Spiders – How They Index The Web
Spiders are the elements of Search Engines that find or index search engines. Though that’s pretty near the mark, if we’re being picky it’s not strictly true, in that they have nothing to do with the indexing process other than initial data capture of individual web pages. In fact they’re not even really called spiders that’s just the term us SEO’s use for them.
The term the engines use for them is bots, short for robots, which is a good description. Why Spiders? Well the best description of what they do is spidering or crawling! If you imagine the websites a spider would visit and dot them on a piece of paper, join up the dots and hey presto you’ve got a spiders web.
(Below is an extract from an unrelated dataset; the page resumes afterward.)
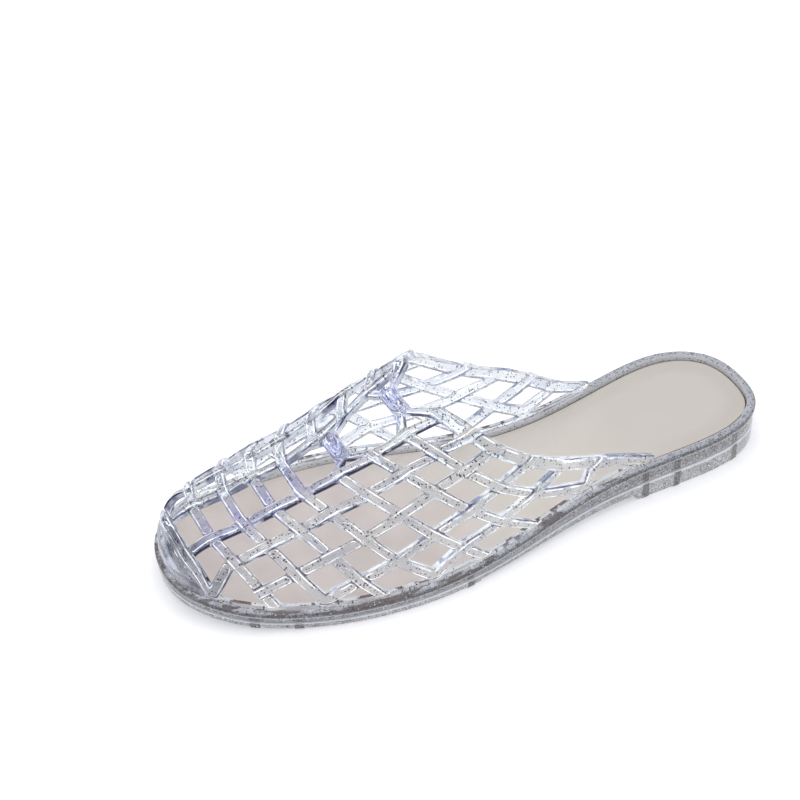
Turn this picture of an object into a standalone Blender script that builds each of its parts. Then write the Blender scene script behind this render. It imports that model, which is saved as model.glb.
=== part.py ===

Bots are automated programs. That is they’re told to behave in a certain way given certain data by the search engines. So a search engine gives it’s bots a list of websites and the spiders trundle of at lightning speed capturing the source code of each site so it’s engine can start indexing it. It will report back on links it finds any to its engine and when the engine finds a link it hasn’t come across yet it will add that link to the list of another of its spiders.
If this all sounds a bit complicated, there are a few key learning points.
1. The search engines have a system of scouring the web for sites automatically.
2. As it’s done automatically, by machine, you website has to comply by certain rules otherwise it can’t be read
3. Bots/spiders love reporting links! Hint: get some links to your site!